The cross-site protection (XSS) feature uses a regular express (regex) policy, designed to prevent the browser from running code that contains certain characters. Critics have long argued that using regex policies can’t always protect against XSS attacks — especially if the code is obfuscated.

Paladin said it was confident that its regex policy was enough to prevent XSS attacks.

We also found a line of code that pointed to an open, unprotected Amazon S3 bucket, which anyone could access. There was no sensitive data on the bucket. Paladin said this was “by design” to test if a user is behind a captive portal, such as a Wi-Fi registration page.

Suffice to say, the extension has concerning issues. What’s even more striking is the backward approach to taking its own product seriously. Instead of taking the time to refine the extension, the company launched without any meaningful quality checks.

Read also: Password managers: A cheat sheet for professionals (TechRepublic)

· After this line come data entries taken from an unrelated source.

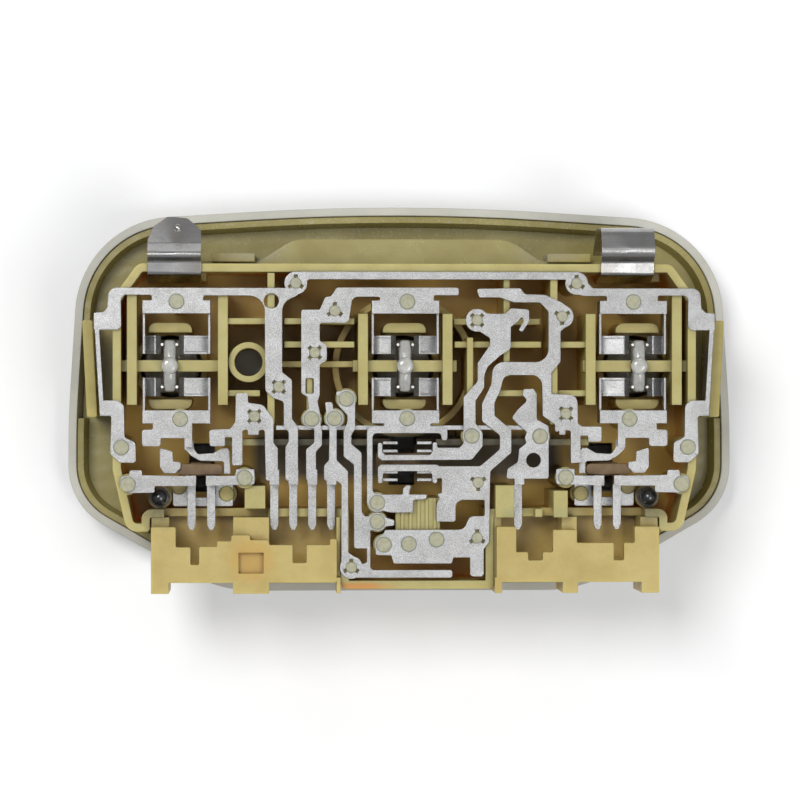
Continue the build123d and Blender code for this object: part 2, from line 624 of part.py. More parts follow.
def make_distribution_bar():
    """Largest bar: the right-hand conductor, the second switch contact and the low plate."""
    shape = bar([
        (13.9, 21.0), (22.0, 21.1, 0.5), (22.8, 20.0, 0.5), (26.5, 19.9, 0.8), (29.6, 18.5, 1.2),
        (31.5, 17.0, 0.8), (31.5, 14.9, 0.8), (29.4, 13.2, 0.6), (29.4, 7.6, 0.6), (27.7, 5.6, 0.6),
        (27.7, 1.6, 0.3), (32.5, 1.4, 1.5), (32.6, -3.8, 0.5), (33.4, -4.4, 0.3),
        (37.0, -4.4, 0.3), (37.0, -7.2, 0.6), (34.5, -7.2, 0.3), (34.5, -6.1, 0.2), (33.1, -6.1, 0.2),
        (33.1, -11.0, 0.3), (31.3, -11.2, 0.3), (31.3, -5.2, 0.3), (30.3, -5.0, 0.2),
        (30.3, -5.9, 0.2), (29.2, -5.9, 0.2), (29.2, -5.2, 0.2), (28.4, -5.4, 0.3), (28.4, -4.0, 0.5),
        (26.1, -2.4, 0.6), (26.0, 5.1, 2.0), (18.9, 5.1, 2.0), (18.3, 2.4, 1.2), (17.2, 0.0, 1.2),
        (17.2, -2.4, 0.6), (20.3, -5.0, 0.6), (20.3, -9.2, 0.8), (16.4, -12.6, 0.8),
        (16.2, -25.6, 0.8), (15.2, -27.0, 0.6), (15.2, -32.0, 0.6), (12.7, -32.0, 0.6),
        (12.7, -28.5, 0.2), (9.6, -28.5, 0.2), (9.3, -29.6), (-1.4, -29.6), (-1.8, -28.1, 0.2),
        (-4.7, -28.0, 0.3), (-4.7, -25.2, 0.8), (-3.2, -24.0, 0.5), (-3.0, -23.4, 0.3),
        (11.6, -23.4, 1.6), (12.6, -20.9, 1.2), (15.4, -20.9, 0.3), (15.4, -17.9),
        (10.0, -17.9, 1.4), (10.0, -21.9, 0.5), (6.5, -21.9, 0.3), (6.5, -18.9), (7.0, -17.6, 0.3),
        (6.7, -16.8, 0.1), (7.5, -16.6, 0.2), (7.5, -13.9, 0.3), (6.6, -13.9, 0.2),
        (6.6, -14.8, 0.3), (5.8, -14.8, 0.3), (5.7, -13.2, 0.3), (5.2, -12.6, 0.3),
        (-3.0, -12.6, 0.3), (-3.4, -13.2, 0.3), (-3.5, -14.8, 0.3), (-4.3, -14.8, 0.3),
        (-4.3, -11.9, 0.4), (-3.8, -11.4, 0.3), (6.6, -11.4, 0.2), (6.9, -11.7, 0.2),
        (14.6, -11.7, 1.0), (18.2, -8.6, 0.8), (18.2, -6.0, 0.6), (14.9, -3.4, 0.6),
        (14.9, -0.2, 1.2), (16.6, 3.3, 1.0), (17.0, 7.5, 2.8), (27.2, 7.5, 2.4),
        (27.2, 16.8, 1.0), (25.6, 18.5, 0.8), (20.8, 18.5), (18.2, 19.4), (14.4, 19.4, 0.3),
    ])
    return fix_bar("distribution_bar", shape)


def make_single_pin_bar():
    shape = bar([
        (22.6, 2.5, 0.3), (24.4, 2.6, 0.5), (25.0, 1.6), (25.0, -3.1, 0.5), (27.2, -4.3, 0.6),
        (27.2, -14.0), (19.4, -14.0), (19.6, -12.2, 0.6), (21.5, -11.0, 0.6), (21.8, -8.5),
        (23.1, -7.5), (22.8, -6.5, 0.3), (23.2, -5.4, 0.3), (21.6, -4.0, 0.5), (20.4, -2.8, 0.5),
        (21.4, -1.4, 0.5), (23.3, 0.4, 0.5), (22.4, 1.4, 0.3),
    ])
    x, y = spot(24.4, -10.6)
    place = pin_places("one_way")[0]
    shape += pin_neck(place, pin_root, 2.0) + pin(place, pin_root)
    shape = fix_bar("single_pin_bar", shape)
    return shape - post(x, y, 1.35, circuit_z - 1, circuit_top + 1)


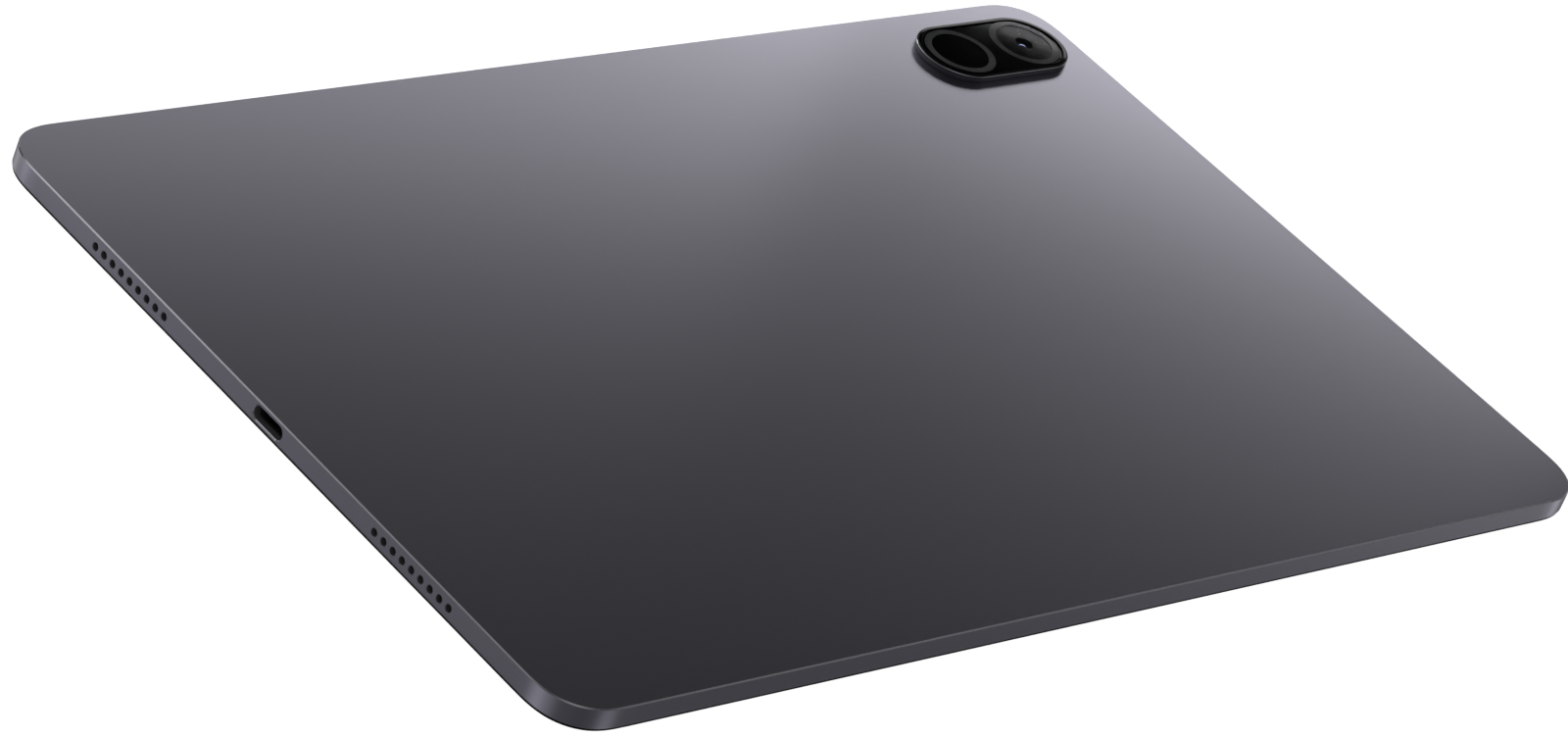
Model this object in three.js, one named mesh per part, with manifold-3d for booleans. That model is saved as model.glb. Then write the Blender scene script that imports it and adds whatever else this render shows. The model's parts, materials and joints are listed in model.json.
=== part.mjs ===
// A 12-inch-class tablet computer, screen down, as an assembly of separate pieces.
// Millimetres. +X runs along the long side, away from the charging port, +Y up the back, +Z out of the
// back. The origin is the middle of the screen face.
import * as THREE from "three";
import { mergeVertices } from "three/addons/utils/BufferGeometryUtils.js";
import Module from "manifold-3d";

const wasm = await Module();
wasm.setup();

// ---------------------------------------------------------------- driving dimensions
const LENGTH = 277.07;
const WIDTH = 179.28;
const THICKNESS = 6.29;
const CORNER_RADIUS = 11.5;
const HALF_LENGTH = LENGTH / 2;
const HALF_WIDTH = WIDTH / 2;
const GAP = 0.1; // clearance between pieces side by side
const STACK_GAP = 0.08; // clearance between flat layers

// metal shell
const SHELL_BOTTOM = 1.9;
const SHELL_WALL = 1.7;
const SHELL_BACK = 0.75;
const SHELL_CHAMFER = 0.3;
const CAVITY_TOP = THICKNESS - SHELL_BACK;
const PORT_HEIGHT = 3.95; // centre of the port, the speaker holes and the buttons

// front glass and the plastic frame round it
const GLASS_INSET = 1.2;
const GLASS_THICKNESS = 0.8;
const GLASS_EDGE_HEIGHT = 0.3;
const GLASS_EDGE_WIDTH = 0.5;
const BEZEL_INSET = 0.4;
const BEZEL_BOTTOM = 0.55;
const BEZEL_SHELF_INSET = 4.2;
const BEZEL_RIB_TOP = 2.45;
const BEZEL_RIB_WIDTH = 0.8;
const BEZEL_CHAMFER = 0.3;
const BEZEL_TOP = SHELL_BOTTOM - STACK_GAP;
const BEZEL_SHELF_BOTTOM = GLASS_THICKNESS + GAP;

// display stack
const PANEL = { length: 264, width: 166.2, corner: 2 };
const PANEL_THICKNESS = 0.6;
const LIGHT_GUIDE_THICKNESS = 0.5;
const BACK_PLATE_THICKNESS = 0.22;
const LED_BAR_WIDTH = 2.2;
const PANEL_BOTTOM = GLASS_THICKNESS + STACK_GAP;
const LIGHT_GUIDE_BOTTOM = PANEL_BOTTOM + PANEL_THICKNESS + STACK_GAP;
const BACK_PLATE_BOTTOM = LIGHT_GUIDE_BOTTOM + LIGHT_GUIDE_THICKNESS + STACK_GAP;
const FRONT_CAMERA = { y: 85.5, length: 6, width: 3.9, top: 4 };

// camera island
const ISLAND = { x: 113.2, y: 73.3, length: 39.4, width: 19, height: 1.65, chamfer: 0.4 };
const ISLAND_GLASS = { length: 36.8, width: 16.4, thickness: 0.35, recess: 0.17 };
const ISLAND_BORE = { length: 31, width: 10.6 };
const ISLAND_WALL = 1; // spigot wall
const ISLAND_FIT = 0.3;
const ISLAND_SEAT_DEPTH = 1; // from the lip down to the ledge that holds the glass
const RING = { spacing: 19.4, y: 73.45, inner: 6.4, outer: 8, thickness: 0.1 };
const LENS_WINDOW_RADIUS = 2.3;
const ISLAND_TOP = THICKNESS + ISLAND.height;
const ISLAND_SEAT = ISLAND_TOP - ISLAND_SEAT_DEPTH;
const ISLAND_BOTTOM = THICKNESS + 0.06;

// speaker grilles
const GRILLE = { holes: 9, pitch: 2.775, radius: 0.8, centre: 43.9 };
const SPEAKER = { depth: 16, width: 28, bottom: 2.6, top: 5.3, nozzle: 1.9 };

const MICROPHONE = { x: -30, hole: 0.5, length: 3.5, width: 2.6, height: 1.1 };

// charging port
const PORT_HOLE = { width: 8.6, height: 2.8 };
const PORT_MOUTH = { width: 8.34, height: 2.56 };
const PORT_SHELL_WALL = 0.2;
const PORT_SHELL_LENGTH = 6.5;
const TONGUE = { width: 6.69, thickness: 0.7, length: 4.4, recess: 0.75 };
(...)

“Unfortunately for unsuspecting users it is easy to fall prey to marketing from products that make wild claims about their capabilities,” said Wethington. “What is more disconcerting is the vendors attempts to defend some of the practices they’ve adopted when they clearly are not in the best interests of the end users security and go against industry standards and best practices established in the trenches of today’s threat landscape.”

No doubt, the extension had promise. But security apps are notoriously difficult to build, and will never be perfect, lending them to the heaviest criticism over the smallest weakness. Even some of most highly regarded apps for their build quality can suffer at the hands of the simplest bugs.

Paladin is poorly thought-out, and risks giving its users either a false sense of security — or worse, putting their data at greater risk.